2. Peoples and nations have the right and the duty to make their own culture grow and flourish, for their own benefit and the benefit of others.
3. The parable rightly suggests that the purpose of growing into an identity cannot be limited to the principle of self-realisation only; self-realisation should transcend itself in hospitality.
4. Only when self-realisation opens up in hospitality, happiness becomes possible. Even the highest and biggest tree cannot sing; only the birds making their nest in its shadow can do so. Hospitality makes life different: for the three and for the birds.
5. The Gospel message is about the Kingdom of God and the “happiness” it brings forth. An open question: how can we present “hospitality”, in modern societies, as a way to greater happiness, for both the one who gives and the one who receives “hospitality”?
6. In “multicultural” cities and agglomerations: foster the possibility for different cultural groups to land and to make their own “nest”. They can bring new life into the “old” threes of our societies. They prepare the way to a larger and broader future for our own societies. They can take advantage of our cultural traditions.
7. A painful reality, hidden behind the well-mannered façade of our “multicultural” cities and agglomerations”: rootless persons and communities, who lost their own roots and do not succeed in making a new “nest”.
8. Civil authorities should be honoured and sustained in their efforts to keep the three of “local identity” healthy and stable. Hospitality can only be given in so far as the three remains firm and upright.
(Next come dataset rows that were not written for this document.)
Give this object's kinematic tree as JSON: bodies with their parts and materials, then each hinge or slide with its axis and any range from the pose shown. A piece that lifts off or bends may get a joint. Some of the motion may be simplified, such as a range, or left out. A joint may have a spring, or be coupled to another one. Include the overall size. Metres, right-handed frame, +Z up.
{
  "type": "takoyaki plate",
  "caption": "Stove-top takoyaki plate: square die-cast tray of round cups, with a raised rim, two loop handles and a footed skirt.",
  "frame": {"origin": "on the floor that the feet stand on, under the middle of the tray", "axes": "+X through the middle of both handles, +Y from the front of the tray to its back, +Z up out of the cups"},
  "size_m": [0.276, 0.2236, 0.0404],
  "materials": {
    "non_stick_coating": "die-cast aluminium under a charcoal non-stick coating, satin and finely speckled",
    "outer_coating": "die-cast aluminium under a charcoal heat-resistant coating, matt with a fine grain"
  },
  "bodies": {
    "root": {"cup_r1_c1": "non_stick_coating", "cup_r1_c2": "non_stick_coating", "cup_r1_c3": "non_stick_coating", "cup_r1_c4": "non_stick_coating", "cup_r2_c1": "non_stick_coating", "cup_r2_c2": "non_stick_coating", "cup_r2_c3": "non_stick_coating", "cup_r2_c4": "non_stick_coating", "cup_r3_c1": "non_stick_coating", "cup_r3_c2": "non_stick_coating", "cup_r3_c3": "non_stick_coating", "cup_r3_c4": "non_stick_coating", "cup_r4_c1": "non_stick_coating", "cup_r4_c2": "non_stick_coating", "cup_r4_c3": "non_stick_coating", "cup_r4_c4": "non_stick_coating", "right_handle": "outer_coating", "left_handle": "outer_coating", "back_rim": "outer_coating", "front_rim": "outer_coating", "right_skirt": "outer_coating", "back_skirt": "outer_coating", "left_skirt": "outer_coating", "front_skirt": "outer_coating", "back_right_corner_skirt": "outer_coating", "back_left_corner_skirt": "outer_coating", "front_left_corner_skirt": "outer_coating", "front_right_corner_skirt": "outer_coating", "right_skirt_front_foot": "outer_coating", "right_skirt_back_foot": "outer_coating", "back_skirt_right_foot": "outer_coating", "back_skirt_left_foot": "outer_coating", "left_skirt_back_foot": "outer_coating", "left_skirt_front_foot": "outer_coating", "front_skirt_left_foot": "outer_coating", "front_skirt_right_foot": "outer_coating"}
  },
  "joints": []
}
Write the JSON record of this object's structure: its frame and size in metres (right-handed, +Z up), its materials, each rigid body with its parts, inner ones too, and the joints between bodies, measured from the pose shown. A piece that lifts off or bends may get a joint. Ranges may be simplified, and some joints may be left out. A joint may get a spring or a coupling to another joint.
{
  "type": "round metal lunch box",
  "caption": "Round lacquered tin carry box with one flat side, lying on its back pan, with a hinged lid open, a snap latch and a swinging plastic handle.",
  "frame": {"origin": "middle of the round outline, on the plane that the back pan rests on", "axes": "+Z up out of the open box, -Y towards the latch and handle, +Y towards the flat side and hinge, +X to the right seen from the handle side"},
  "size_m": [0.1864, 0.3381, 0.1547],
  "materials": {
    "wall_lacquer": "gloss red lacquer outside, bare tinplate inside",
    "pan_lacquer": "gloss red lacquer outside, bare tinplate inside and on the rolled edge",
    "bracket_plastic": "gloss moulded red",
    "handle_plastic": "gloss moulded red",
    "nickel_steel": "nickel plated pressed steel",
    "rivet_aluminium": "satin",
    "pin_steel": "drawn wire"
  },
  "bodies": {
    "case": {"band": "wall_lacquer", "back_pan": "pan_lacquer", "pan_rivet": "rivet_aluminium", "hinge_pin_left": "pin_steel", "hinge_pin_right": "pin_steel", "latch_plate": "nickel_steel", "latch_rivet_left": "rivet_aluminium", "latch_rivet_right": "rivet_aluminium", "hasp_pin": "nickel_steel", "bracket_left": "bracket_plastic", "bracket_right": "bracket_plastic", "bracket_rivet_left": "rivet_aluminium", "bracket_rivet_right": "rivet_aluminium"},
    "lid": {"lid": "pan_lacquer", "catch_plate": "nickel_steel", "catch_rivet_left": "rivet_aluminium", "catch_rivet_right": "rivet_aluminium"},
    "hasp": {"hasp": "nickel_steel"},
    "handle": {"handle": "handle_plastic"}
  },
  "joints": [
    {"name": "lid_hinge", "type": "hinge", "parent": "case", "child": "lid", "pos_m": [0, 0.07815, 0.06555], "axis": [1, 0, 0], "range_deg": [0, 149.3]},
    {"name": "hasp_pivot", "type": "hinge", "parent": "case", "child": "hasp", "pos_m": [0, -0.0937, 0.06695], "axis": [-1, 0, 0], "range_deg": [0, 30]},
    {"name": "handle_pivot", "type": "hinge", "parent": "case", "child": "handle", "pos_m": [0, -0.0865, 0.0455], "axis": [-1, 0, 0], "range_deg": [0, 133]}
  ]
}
We should try to understand why people and authorities in our major cities become worried about opening the doors too large and too easily.
9. Persons and groups of different cultural belongings should be sustained not only in “making a nest” but also in taking care of the three by which they are hosted. Hospitality and responsibility should go together.
10. Though hospitality is not intrinsically conditioned by reciprocity, it normally implies a similar invitation by the one who has been received. Hospitality receives its fulfilment in reciprocity (at least intentionally).